There are some pretty shoddy reviews of the Soho Diner on the usual customer websites. They're hardly a barometer for good food, but I am baffled. It's not changing the world, but Soho House (who run the place along with Chicken Shop, Dirty Burger, PizzaEast and Dean Street Townhouse) never try too. They just nail it. Whoever is at the top knows what the public want, and from a diner it's trashy food done in style, in a place where they would want to come at any time of day. It's open 'til 3am at the weekend, so I know where I'm going when caught short and drunk in Soho. Hopefully I won't need loo breaks at that point.

Soho Diner on Urbanspoon

Sunday, 20 October 2013

Smokehouse: all smoke, some fire

A great meat palace with a bit of gristle

I used to cycle past The House by Highbury & Islington every day. It had always intrigued me, because despite looking like Wetherspoons, a friend assured me it was "The Ivy of Islington".

I doubted that very much. I went there to prove my point but got so drunk I couldn't remember enough to back up my argument. Still, my suspicions were confirmed when it closed.

To my joy it reopened as The Smokehouse, advertising delicious meat, lots of smoke and, most importantly, a crate load of great beers. When you walk in the first thing you see is a row of 20 taps, all marked with Sharpies to tell the baffled barmen which is which. You then approach the bar and see that right around the inside of it runs beer fridges practically falling open with craft beer. On the wall is a blackboard entitled "Beer and food matching" that lists the best drinks for their dishes. The wine doesn't really get a look in, which is a refreshing change of tack.

Sadly on my first visit I was eating brunch (see my egg and beef hash, left), and decided that just hours after stopping drinking, the last thing I should do with breakfast was have a beer. On this visit I was not so reserved. I dived straight in to order a Mikkeller APA, along with a croquette of breadcrumbed beef with gochuchang mayonnaise. The concept of both is trashy and flawless, the delivery less perfect. Most disappointingly the beef, having been fried and then deep fried, was a little dry. Still, that gochuchang mayonnaise made from fermented chillies and soy beans, was incredible, the acidity slicing through the meat like a knife.

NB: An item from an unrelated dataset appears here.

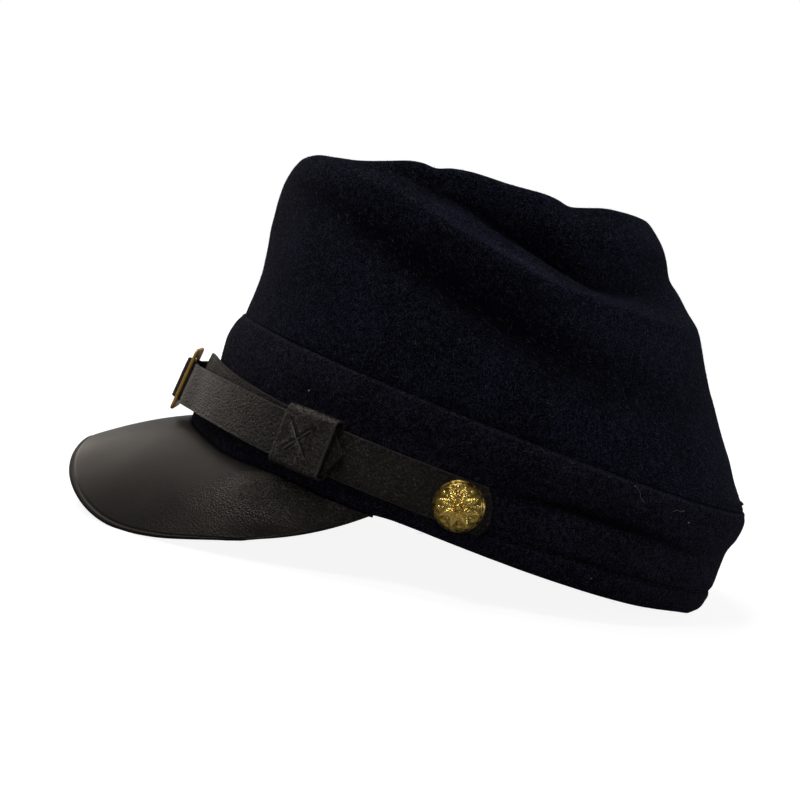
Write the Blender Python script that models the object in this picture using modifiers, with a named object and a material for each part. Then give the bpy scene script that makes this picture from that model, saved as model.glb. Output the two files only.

For the main I had only one choice once I'd seen it - ox cheek with cauliflower cheese, which I paired (at their suggestion) with Pressure Drop's brown ale. That cheesy sauce was something else, as was the gravy the meat came in, but again the meat was a little dry. Given the clever cooking on show elsewhere, how did the chef make a fatty cut like ox cheek seem dry?

Still, the mopping businesses at the end with their crispy roast potatoes was a memory to treasure. It was chips, cheese and gravy the way a Michelin-starred place would do it.

By this point my companion was well stuffed (as well as "not really being a pudding person", as if that's a valid statement) but I still had room for their Friday Pie - which turned out to be a seriously rich, seriously dark chocolate tart. It was one of those tarts where the pastry is so thick you think you'll go through the plate before the pastry gives in, but it needs it with a gloopy chocolate. With these flavours the remnants of my brown ale had no chance and tasted like soda water. Perhaps more of  Belgium is needed on the beer list so the puddings can meet their match too.

Given the wealth of brews on offer we decided we had to have one for the road. The Smokehouse likes to put itself across as a pub, and does have the comfortable vibe of a country inn, with exposed wood, fireplaces and soft lighting. And they were happy for us to take our time - which is lucky because if you  rush a 5.9% beer that cycle home can get fraught.

Luckily my wallet was a lot lighter, so at least I was balanced on my bike. £90 for two did seem a little steep, especially when I'm not convinced by the quality of the beef (the cooking was excellent) but when the beer is this good, the place this lovely, and elements of the food super you'll always go back to give it another try.